Which could, after all, dispose a person to hotfoot it to work, I suppose. But not to something that would cost them money. Which may be a pity – as we learn from Vimes Boot Theory, propounded by Terry Pratchett in Men at Arms:

The reason that the rich were so rich, Vimes reasoned, was because they managed to spend less money. Take boots, for example. He earned thirty-eight dollars a month plus allowances. A really good pair of leather boots cost fifty dollars. But an affordable pair of boots, which were sort of OK for a season or two and then leaked like hell when the cardboard gave out, cost about ten dollars. Those were the kind of boots Vimes always bought, and wore until the soles were so thin that he could tell where he was in Ankh-Morpork on a foggy night by the feel of the cobbles. But the thing was that good boots lasted for years and years. A man who could afford fifty dollars had a pair of boots that’d still be keeping his feet dry in ten years’ time, while a poor man who could only afford cheap boots would have spent a hundred dollars on boots in the same time and would still have wet feet. This was the Captain Samuel Vimes “Boots” theory of socioeconomic unfairness.

Meaning, if we extrapolate from wet feet to cold ones, that the people who are best disposed to hotfoot it are not the ones most likely to get cold feet, and vice versa. And all the best occasions boot little if you have little boot – and cold conditions to boot.

flounce

He pounced on a piece of text and fairly bounced with outrage. “Words don’t get meaning from sounding like other words!” he pronounced, and, having thus denounced, flounced out of the room.

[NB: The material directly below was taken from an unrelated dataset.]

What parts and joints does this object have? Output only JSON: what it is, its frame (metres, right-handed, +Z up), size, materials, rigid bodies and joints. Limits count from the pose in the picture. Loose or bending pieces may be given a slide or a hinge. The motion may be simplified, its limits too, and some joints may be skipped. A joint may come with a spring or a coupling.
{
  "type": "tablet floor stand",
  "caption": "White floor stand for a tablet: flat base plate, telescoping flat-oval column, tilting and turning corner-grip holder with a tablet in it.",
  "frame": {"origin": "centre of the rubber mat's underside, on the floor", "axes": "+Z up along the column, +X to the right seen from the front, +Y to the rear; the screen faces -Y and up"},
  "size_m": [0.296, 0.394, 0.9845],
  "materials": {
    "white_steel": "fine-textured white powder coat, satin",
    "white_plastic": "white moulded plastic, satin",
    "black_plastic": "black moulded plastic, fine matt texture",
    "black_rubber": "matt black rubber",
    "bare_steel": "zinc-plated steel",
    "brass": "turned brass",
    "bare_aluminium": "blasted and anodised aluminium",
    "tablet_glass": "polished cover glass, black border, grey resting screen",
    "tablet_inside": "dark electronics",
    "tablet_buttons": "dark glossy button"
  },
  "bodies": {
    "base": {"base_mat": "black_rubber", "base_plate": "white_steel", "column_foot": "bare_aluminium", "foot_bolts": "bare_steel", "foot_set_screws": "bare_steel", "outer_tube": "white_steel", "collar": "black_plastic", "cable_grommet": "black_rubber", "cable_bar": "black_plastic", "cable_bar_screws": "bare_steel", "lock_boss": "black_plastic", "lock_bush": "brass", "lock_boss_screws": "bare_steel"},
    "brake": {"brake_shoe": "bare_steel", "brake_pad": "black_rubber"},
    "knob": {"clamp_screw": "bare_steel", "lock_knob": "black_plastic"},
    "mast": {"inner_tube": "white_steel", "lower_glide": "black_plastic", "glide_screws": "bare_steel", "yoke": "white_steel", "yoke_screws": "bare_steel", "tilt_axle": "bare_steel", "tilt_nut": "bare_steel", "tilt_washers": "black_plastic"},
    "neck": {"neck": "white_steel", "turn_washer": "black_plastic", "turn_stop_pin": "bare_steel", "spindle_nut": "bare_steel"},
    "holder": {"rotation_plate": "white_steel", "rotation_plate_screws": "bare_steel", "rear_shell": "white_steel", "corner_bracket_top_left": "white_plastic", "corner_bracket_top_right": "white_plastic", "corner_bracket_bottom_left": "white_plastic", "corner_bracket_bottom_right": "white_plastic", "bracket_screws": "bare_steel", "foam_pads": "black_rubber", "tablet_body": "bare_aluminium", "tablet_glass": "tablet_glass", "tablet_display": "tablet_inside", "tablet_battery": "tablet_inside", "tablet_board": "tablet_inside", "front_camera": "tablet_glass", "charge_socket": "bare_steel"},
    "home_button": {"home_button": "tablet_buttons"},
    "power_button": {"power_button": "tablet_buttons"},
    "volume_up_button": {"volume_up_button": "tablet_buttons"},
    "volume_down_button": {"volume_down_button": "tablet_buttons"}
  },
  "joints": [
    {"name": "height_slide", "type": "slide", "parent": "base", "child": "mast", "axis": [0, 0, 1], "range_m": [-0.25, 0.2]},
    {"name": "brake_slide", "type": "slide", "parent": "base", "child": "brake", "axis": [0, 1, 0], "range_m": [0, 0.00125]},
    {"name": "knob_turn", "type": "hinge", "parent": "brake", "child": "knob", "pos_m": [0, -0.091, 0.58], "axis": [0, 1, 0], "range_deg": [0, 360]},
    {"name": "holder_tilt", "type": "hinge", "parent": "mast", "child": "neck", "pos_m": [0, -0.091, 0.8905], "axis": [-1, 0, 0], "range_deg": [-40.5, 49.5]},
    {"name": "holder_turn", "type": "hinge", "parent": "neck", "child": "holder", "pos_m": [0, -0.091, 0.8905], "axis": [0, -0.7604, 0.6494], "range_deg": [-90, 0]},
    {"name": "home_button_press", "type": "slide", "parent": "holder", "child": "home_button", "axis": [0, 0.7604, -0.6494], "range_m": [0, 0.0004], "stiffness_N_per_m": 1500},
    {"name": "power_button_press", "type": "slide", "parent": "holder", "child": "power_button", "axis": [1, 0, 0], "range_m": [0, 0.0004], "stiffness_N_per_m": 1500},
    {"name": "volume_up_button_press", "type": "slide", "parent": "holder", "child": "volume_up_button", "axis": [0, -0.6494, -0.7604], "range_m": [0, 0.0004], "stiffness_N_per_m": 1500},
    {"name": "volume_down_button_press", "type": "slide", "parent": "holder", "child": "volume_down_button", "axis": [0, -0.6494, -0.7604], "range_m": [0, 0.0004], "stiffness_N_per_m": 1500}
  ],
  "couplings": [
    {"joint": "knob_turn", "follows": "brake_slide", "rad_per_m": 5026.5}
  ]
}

And fair enough: in general, words don’t get their meaning by sounding like other words. If they did, puns would be rather duller, and all those caterers with fare and thyme in their names – and all those hairstylists with mane – would just seem like they were making spelling errors. But there are always exceptions. We do sometimes shift the sense of a word towards what we think it sounds like it’s supposed to mean – outrage, for instance, has nothing in its origins to do with rage, and yet… 

Of course, that’s an etymological conjecture. But conjectures on the basis of similarity are always conjectures of relatedness; we need to remember that most speakers of a language don’t actually know which words are cognate and which are not, and so if cognate sounds related to cognition they will think of them as having a similarity of sense. (The two words are, in fact, unrelated.)

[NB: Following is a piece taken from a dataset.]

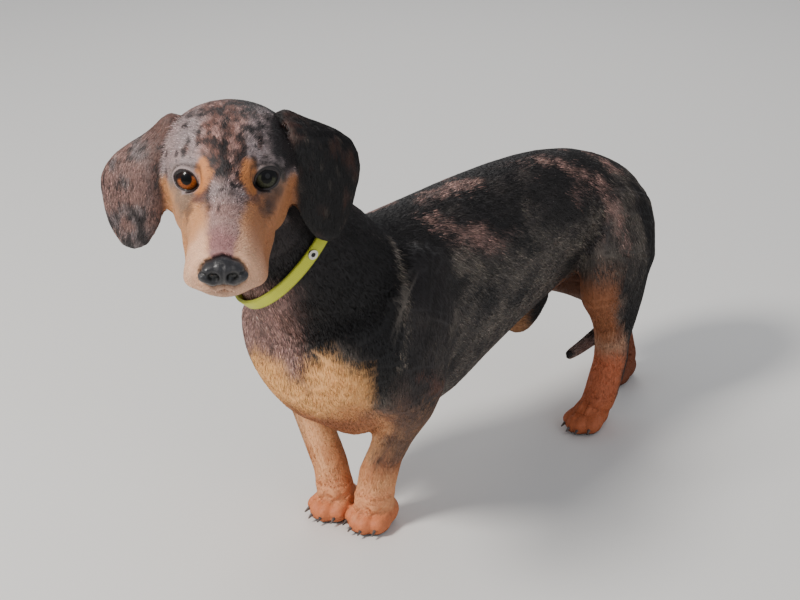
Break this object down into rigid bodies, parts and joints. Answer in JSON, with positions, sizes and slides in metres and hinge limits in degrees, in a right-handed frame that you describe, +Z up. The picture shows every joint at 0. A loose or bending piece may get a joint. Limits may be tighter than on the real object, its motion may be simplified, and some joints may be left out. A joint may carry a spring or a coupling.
{
  "type": "standing dachshund",
  "caption": "Smooth-haired dappled miniature dachshund standing still on all its feet, head turned to its left, tail low, plain flat collar round the neck.",
  "frame": {"origin": "on the floor, under the middle of the whole model's length and width", "axes": "+Y runs from the chest back to the tail, +X towards the dog's left side, +Z up; the dog faces -Y and its head is turned towards +X"},
  "size_m": [0.1478, 0.4706, 0.2855],
  "materials": {
    "coat_dark": "black-brown smooth coat",
    "coat_grey": "grey and black dappled smooth coat",
    "coat_head": "grey-brown dappled smooth coat",
    "coat_tan": "tan smooth coat",
    "nose_leather": "moist, slightly glossy, finely grained",
    "eye_amber": "wet dark amber eye",
    "eye_dark": "wet dark grey-green eye",
    "claw_horn": "dark horn, half matt",
    "collar_band": "yellow-green woven band, plain",
    "eyelet_metal": "pale metal eyelet"
  },
  "bodies": {
    "root": {"claw_front_left_1": "claw_horn", "claw_front_left_2": "claw_horn", "claw_front_left_3": "claw_horn", "claw_front_left_4": "claw_horn", "claw_front_right_1": "claw_horn", "claw_front_right_2": "claw_horn", "claw_front_right_3": "claw_horn", "claw_front_right_4": "claw_horn", "claw_hind_left_1": "claw_horn", "claw_hind_left_2": "claw_horn", "claw_hind_left_3": "claw_horn", "claw_hind_left_4": "claw_horn", "claw_hind_right_1": "claw_horn", "claw_hind_right_2": "claw_horn", "claw_hind_right_3": "claw_horn", "claw_hind_right_4": "claw_horn", "collar": "collar_band", "collar_eyelet": "eyelet_metal", "ear_left": "coat_dark", "ear_right": "coat_head", "eye_left": "eye_dark", "eye_right": "eye_amber", "front_leg_left": "coat_tan", "front_leg_right": "coat_tan", "front_paw_left": "coat_tan", "front_paw_right": "coat_tan", "head": "coat_head", "hind_leg_left": "coat_grey", "hind_leg_right": "coat_grey", "hind_paw_left": "coat_tan", "hind_paw_right": "coat_tan", "neck": "coat_grey", "nose": "nose_leather", "tail": "coat_grey", "torso": "coat_dark"}
  },
  "joints": []
}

And anyway, it goes the other way too: we will take bits from words and put them together to make other words. Of course we will! And we’ll do it in a way that just feels like it makes sense. So we get chocoholic, from choco-, trimmed from chocolate (it is not a word made from a root and a suffix), plus -holic, trimmed from alcohol, which is a one-piece word in English but traces back to Arabic al-kuhl.

So, now. Flounce. You know that it has something in common with bounce, jounce, pounce, and perhaps trounce, but not with ounce or any of the Latin-derived words containing -nounce (pronounce, announce, denounce, etc.). If you were to define flounce, what would you say? Would ‘bounce in a floppy or flailing way’ work? But then can we say that that fl- is adding an element of sense, if not in the origins then at least in the way we think of the word?

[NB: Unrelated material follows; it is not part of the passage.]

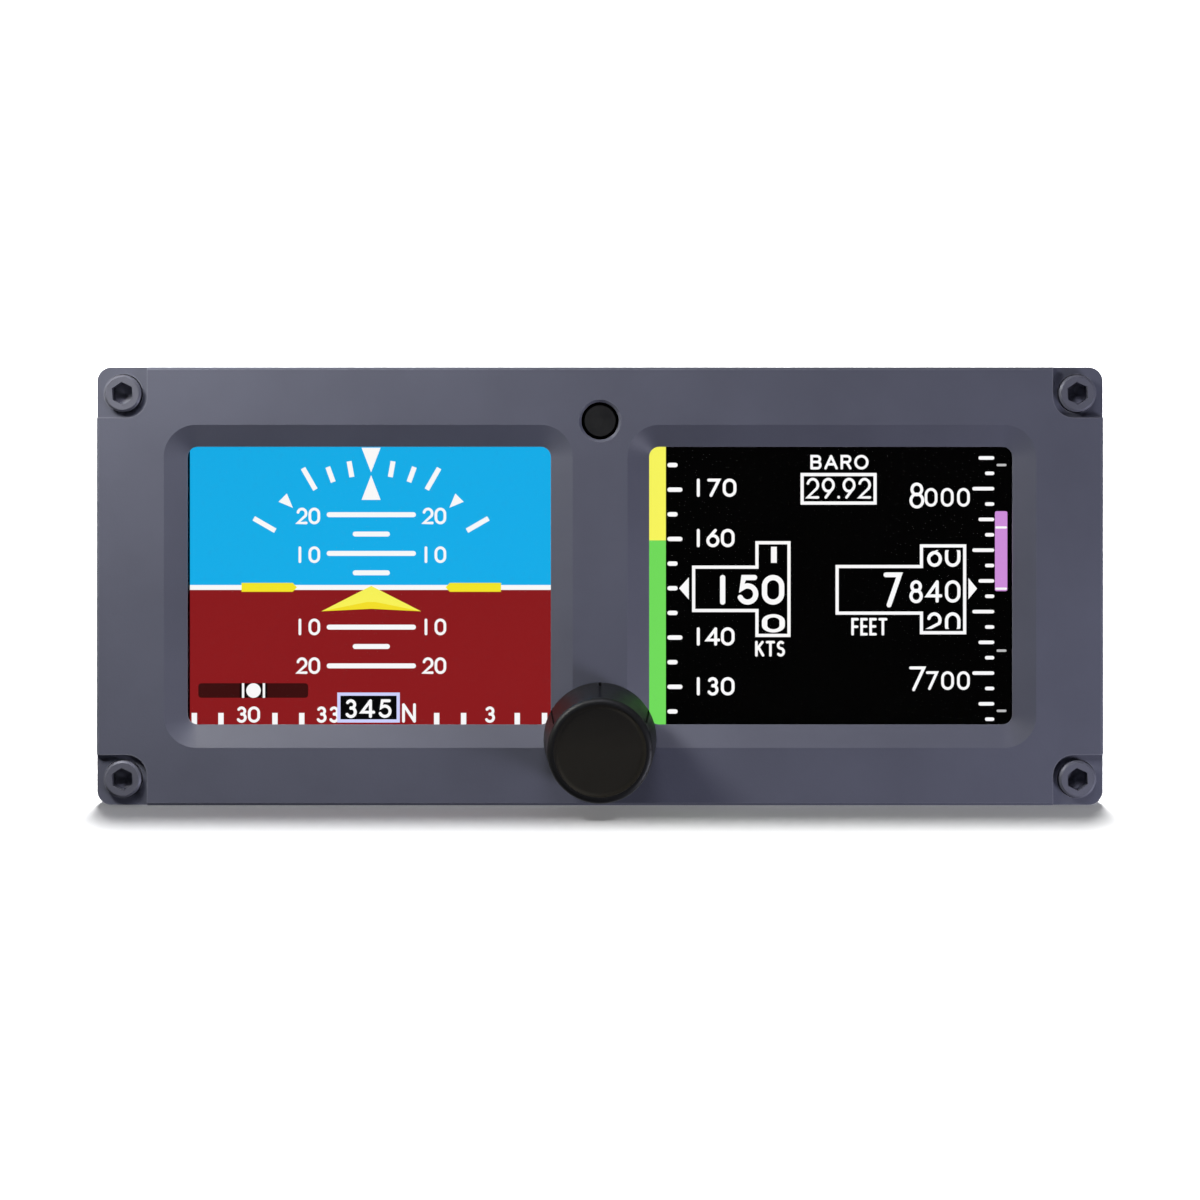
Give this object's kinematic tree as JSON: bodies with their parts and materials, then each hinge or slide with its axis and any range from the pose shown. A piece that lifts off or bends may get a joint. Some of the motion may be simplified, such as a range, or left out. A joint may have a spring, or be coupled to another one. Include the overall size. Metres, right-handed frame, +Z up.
{
  "type": "attitude indicator",
  "caption": "Panel-mounted standby attitude indicator with side-by-side displays, a push-and-turn knob, a light sensor, rear air ports and a data connector.",
  "frame": {"origin": "centre of the bezel's rear mounting face, where it rests on the instrument panel", "axes": "+X to the pilot's right, +Y back behind the panel, +Z up"},
  "size_m": [0.1396, 0.1326, 0.0608],
  "materials": {
    "bezel_paint": "satin slate paint",
    "case_paint": "black hard-anodised, satin",
    "screw_steel": "satin",
    "dark_screws": "black oxide, satin",
    "cover_glass": "clear, gloss",
    "foam": "matt",
    "display": "gloss black",
    "light_guide": "translucent white",
    "tray_metal": "bright",
    "flex_film": "satin film",
    "circuit_board": "solder mask",
    "chips": "moulded, matt",
    "sensor_window": "smoked, satin",
    "knob_plastic": "black, satin",
    "shaft_steel": "bright",
    "nut_nickel": "nickel plated",
    "encoder_plastic": "moulded, matt",
    "encoder_zinc": "die cast, matt",
    "connector_moulding": "moulded, matt",
    "gold_contacts": "gold plated",
    "blue_anodised": "blue anodised",
    "plain_aluminium": "machined",
    "sensor_board": "solder mask",
    "hose_rubber": "matt",
    "cell_wrap": "shrink wrap over a steel can",
    "cradle_plastic": "moulded, matt"
  },
  "bodies": {
    "housing": {"backlight_left": "light_guide", "backlight_right": "light_guide", "battery_cells": "cell_wrap", "battery_cradle": "cradle_plastic", "bezel": "bezel_paint", "board_lead": "flex_film", "case_screws": "dark_screws", "chassis": "case_paint", "connector_insulator": "connector_moulding", "connector_jack_posts": "nut_nickel", "connector_pins": "gold_contacts", "connector_shell": "nut_nickel", "detent_spring": "shaft_steel", "display_board": "circuit_board", "display_board_parts": "chips", "display_board_screws": "dark_screws", "display_cell_left": "display", "display_cell_right": "display", "display_flex_left": "flex_film", "display_flex_right": "flex_film", "display_tray_left": "tray_metal", "display_tray_right": "tray_metal", "encoder_back_plate": "encoder_plastic", "encoder_housing": "encoder_zinc", "encoder_nut": "nut_nickel", "encoder_washer": "nut_nickel", "floor_standoffs": "plain_aluminium", "ground_nut": "nut_nickel", "ground_stud": "nut_nickel", "inertial_block": "plain_aluminium", "inertial_lid": "plain_aluminium", "inertial_sensor": "sensor_board", "main_board": "circuit_board", "main_board_parts": "chips", "mounting_screws": "screw_steel", "pitot_fitting": "blue_anodised", "pitot_hose": "hose_rubber", "pitot_transducer": "chips", "port_nuts": "plain_aluminium", "power_board": "circuit_board", "power_board_parts": "chips", "push_dome": "shaft_steel", "rear_panel": "case_paint", "sensor_lens": "sensor_window", "stack_screws": "dark_screws", "stack_standoffs": "plain_aluminium", "static_fitting": "blue_anodised", "static_hose": "hose_rubber", "static_transducer": "chips", "top_cover": "case_paint", "window_gasket_left": "foam", "window_gasket_right": "foam", "window_glass_left": "cover_glass", "window_glass_right": "cover_glass"},
    "encoder_rotor": {"detent_wheel": "encoder_plastic"},
    "knob": {"knob_body": "knob_plastic", "knob_cap": "knob_plastic", "knob_set_screw": "dark_screws", "knob_shaft": "shaft_steel"}
  },
  "joints": [
    {"name": "knob_turn", "type": "hinge", "parent": "housing", "child": "encoder_rotor", "pos_m": [0, 0, -0.021], "axis": [0, 1, 0], "continuous": true},
    {"name": "knob_push", "type": "slide", "parent": "encoder_rotor", "child": "knob", "axis": [0, 1, 0], "range_m": [0, 0.0005], "stiffness_N_per_m": 3000, "springref_m": -0.0003}
  ]
}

Well, fl- isn’t a morpheme – it doesn’t automatically carry meaning. Sure, there are flail, flap, flutter, flounder, and a few others like that; but there are also flat, flake, flank, floor, and a few others that seem to have to do with two-dimensional surfaces; and there are fly, flower, floss, fleerflaw, and assorted others that relate to neither. In fact, of all the etymologically unrelated words in English that start with fl, about one in seven have something to do with loose motion and about one in six have something to do with surfaces. That’s arguably more than chance, but it’s far from a sure thing. And yet if you’re casting around in your mind looking for words with a similar sense, perhaps to use as a basis for a portmanteau, it could be a quorum.

But that’s not where flounce comes from, is it? Well… we’re not completely sure. There is a verb flunsa that in Norwegian means ‘hurry’ or ‘work briskly’ and in Swedish means ‘fall with a splash’; it seems like it could be related to flounce, but there’s no actual trail of evidence to connect the two; also, the Scandinavian words are first attested from the 1700s, and flounce is first seen in texts from the 1500s, whereas the development of sound and form would require the two to have split apart from their common source at least a few centuries earlier.

And on the other hand, words – especially expressive words – do have something of a history of being formed imitatively in English: sometimes imitating the sound (e.g., splash), but sometimes just imitating other expressive words. And yes, there is the possibility that flounce was formed by analogy with bounce and pounce plus that fl at the start, which might flap or flutter or might just soften the overall effect. After all, we did just that kind of thing with plounce, a (now rare) word that showed up in the 1600s and means ‘plunge into water’ or ‘flounder in water’.

And then, on the other hand, given that people are often more prone to flouncing (either literally, moving in an exaggerated fashion, or more figuratively, making an ostentatious departure, say) when they have had a bit to drink, could a connection to fluid ounce be worth a shot? …No, it could not.

Incidentally, however ostentatious both may seem, the flounce that names a decorative fringe or ruffle is not related to the verb flounce; it comes from the Middle English verb frouncen ‘curl’.